Me confesé (otra vez) de soberbia y el sacerdote me habló un rato sobre la
humildad y me puso penitencia que rezase, muy despacio, el Magníficat, para que
aprendiera a los pies de la Virgen lo que es la humildad, para que me sonrojase
al ver que la Inmaculada, la Llena de Gracia, la Reina de los Ángeles y de los
Santos era capaz de hacerse pequeña ante Dios mientras que yo buscaba ponerme
por encima de los demás. Me resultó una penitencia verdaderamente medicinal y
apropiada a mi enfermedad particular.
De nuevo,
no estoy inventando nada. El Catecismo también da diversas sugerencias sobre
esto: la penitencia “puede consistir en la oración,
en ofrendas, en obras de misericordia, servicios al prójimo, privaciones
voluntarias, sacrificios, y sobre todo, la aceptación paciente de la cruz que
debemos llevar” (CEC 1460). En una diócesis que conozco, para el pecado
de aborto se acostumbra a imponer la penitencia de ayudar durante cierto tiempo
en una residencia para niños enfermos o con problemas. Estoy seguro de que esa
penitencia contribuye a que la persona que ha abortado sane y se convierta.
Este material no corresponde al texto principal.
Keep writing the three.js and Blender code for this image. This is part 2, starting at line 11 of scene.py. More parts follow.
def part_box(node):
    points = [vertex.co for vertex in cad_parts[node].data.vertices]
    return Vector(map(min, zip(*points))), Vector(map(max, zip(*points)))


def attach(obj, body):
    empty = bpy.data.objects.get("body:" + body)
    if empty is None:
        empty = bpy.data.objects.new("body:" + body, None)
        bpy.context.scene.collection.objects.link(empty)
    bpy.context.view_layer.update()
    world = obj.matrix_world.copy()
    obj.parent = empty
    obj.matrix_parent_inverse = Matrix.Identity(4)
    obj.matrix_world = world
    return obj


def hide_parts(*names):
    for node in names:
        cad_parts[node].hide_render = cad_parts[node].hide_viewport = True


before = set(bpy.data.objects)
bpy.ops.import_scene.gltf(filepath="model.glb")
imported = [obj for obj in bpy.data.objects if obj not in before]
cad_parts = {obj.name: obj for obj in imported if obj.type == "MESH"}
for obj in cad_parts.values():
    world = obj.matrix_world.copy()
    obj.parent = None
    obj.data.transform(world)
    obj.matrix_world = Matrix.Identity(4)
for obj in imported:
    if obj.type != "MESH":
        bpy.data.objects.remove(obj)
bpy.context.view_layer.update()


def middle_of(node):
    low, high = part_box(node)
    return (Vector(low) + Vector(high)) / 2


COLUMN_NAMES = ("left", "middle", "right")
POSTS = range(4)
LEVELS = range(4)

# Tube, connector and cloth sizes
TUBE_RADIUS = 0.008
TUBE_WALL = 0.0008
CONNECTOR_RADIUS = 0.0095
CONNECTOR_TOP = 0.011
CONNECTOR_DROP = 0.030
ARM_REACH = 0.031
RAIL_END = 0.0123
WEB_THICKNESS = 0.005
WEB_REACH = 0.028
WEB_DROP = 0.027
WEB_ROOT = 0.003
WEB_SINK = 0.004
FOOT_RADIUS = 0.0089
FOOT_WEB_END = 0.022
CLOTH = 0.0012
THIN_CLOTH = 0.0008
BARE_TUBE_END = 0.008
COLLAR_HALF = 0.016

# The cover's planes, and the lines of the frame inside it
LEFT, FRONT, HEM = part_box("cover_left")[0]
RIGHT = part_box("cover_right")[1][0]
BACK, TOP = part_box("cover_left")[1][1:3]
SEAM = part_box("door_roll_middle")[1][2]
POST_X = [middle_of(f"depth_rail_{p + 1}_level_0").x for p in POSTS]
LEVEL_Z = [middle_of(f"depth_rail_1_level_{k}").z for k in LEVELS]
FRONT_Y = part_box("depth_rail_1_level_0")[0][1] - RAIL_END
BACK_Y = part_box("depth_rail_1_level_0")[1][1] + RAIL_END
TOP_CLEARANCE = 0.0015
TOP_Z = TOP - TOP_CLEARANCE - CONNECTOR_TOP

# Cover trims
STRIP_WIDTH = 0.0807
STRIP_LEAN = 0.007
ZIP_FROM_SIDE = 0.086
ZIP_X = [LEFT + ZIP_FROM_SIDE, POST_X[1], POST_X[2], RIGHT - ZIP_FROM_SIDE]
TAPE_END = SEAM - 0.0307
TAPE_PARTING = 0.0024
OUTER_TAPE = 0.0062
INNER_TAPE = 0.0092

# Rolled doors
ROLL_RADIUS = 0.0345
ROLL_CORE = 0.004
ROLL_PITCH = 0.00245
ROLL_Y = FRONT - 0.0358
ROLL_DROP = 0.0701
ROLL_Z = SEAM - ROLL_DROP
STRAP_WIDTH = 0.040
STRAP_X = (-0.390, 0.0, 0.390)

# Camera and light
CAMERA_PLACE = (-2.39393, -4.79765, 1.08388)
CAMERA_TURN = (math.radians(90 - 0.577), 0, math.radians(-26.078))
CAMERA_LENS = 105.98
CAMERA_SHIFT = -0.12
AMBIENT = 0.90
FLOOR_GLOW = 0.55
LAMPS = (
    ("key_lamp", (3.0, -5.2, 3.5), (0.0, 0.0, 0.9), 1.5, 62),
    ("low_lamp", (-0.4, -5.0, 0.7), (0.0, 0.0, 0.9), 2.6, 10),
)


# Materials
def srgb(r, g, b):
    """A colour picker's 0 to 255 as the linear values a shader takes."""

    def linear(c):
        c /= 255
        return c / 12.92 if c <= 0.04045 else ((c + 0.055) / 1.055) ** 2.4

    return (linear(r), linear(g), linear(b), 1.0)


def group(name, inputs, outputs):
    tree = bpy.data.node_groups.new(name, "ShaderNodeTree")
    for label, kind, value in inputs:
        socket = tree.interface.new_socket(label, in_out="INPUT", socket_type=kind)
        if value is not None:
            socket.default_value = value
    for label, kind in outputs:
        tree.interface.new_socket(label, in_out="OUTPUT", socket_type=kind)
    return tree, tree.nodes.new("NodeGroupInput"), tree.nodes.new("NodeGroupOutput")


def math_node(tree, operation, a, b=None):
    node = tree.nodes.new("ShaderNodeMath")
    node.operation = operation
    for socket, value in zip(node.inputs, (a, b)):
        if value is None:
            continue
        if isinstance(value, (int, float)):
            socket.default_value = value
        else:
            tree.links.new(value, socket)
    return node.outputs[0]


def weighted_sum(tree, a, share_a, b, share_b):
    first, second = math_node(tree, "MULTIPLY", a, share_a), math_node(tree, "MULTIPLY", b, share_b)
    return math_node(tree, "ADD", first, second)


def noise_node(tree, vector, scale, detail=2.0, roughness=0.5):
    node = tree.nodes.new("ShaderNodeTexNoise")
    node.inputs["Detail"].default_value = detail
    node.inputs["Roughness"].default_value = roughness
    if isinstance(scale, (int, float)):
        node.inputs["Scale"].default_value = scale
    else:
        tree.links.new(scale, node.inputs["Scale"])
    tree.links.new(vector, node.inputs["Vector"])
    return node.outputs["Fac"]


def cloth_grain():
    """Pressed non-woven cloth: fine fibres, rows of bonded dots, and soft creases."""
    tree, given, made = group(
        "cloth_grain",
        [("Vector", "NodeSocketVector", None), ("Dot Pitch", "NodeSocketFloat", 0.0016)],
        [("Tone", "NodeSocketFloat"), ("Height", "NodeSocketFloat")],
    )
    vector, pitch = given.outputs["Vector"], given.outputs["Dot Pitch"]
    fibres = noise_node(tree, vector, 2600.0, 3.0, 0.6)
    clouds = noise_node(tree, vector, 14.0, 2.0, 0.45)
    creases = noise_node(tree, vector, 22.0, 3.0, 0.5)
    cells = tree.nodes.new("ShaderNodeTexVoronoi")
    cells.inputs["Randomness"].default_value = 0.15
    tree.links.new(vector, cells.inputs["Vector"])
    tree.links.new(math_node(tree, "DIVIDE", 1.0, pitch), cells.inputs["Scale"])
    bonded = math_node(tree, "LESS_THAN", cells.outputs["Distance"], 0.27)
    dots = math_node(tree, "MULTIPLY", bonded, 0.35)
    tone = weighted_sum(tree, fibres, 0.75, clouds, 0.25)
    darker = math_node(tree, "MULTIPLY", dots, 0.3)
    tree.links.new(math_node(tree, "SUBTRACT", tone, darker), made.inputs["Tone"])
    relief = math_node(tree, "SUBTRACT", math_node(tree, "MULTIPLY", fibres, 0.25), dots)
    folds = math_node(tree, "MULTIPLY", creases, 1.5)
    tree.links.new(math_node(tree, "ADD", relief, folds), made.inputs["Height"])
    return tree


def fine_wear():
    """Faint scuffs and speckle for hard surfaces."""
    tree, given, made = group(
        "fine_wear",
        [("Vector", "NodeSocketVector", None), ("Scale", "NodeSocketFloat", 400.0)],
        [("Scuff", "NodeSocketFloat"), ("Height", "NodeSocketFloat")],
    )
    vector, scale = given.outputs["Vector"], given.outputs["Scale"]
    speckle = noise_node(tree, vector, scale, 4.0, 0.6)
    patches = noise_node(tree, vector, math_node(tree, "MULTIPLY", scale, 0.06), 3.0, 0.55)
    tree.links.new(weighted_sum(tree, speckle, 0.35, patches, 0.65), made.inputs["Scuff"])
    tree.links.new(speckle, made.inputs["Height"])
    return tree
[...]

Y,
como decía antes, antiguamente en la Iglesia se imponían penitencias
significativas, a veces muy duras, que ayudasen a la conversión verdadera del
pecador.
Temo que
el olvido de la importancia de la penitencia sea una de las causas que contribuyen a que, tantas veces, la confesión no
conlleve una conversión o incluso a que la gente diga que prefiere “confesarse con Dios”. La penitencia nos saca de
la rutina, dificulta que nos confesemos por cumplir y ayuda a conseguir una
sanación tanto moral como psicológica.
Ánimo confesores, a echarle un
poco de imaginación. Supone
un pequeño esfuerzo, pero dará frutos de vida eterna. No podemos desperdiciar
esta ayuda maravillosa que nos entrega la Tradición de la Iglesia. Si alguien
se confiesa de gula, ¿qué tal un viernes de ayuno?
Si se acusa de idolatrar el trabajo, ¿por qué no
sacar a sus hijos al parque? Para el comodón, leer la Pasión. Para el
apegado al dinero, desprenderse de algo querido y ganar un tesoro en el cielo.
Si uno es colérico, copiar entero el Sermón de la Montaña. Si no ha ido a Misa
un domingo, ir a misa de diario durante una semana… O cualquier otra cosa que
les parezca oportuna, que para eso son confesores y tienen gracia de estado.
Pero, por favor, basta ya de aspirinas para todos.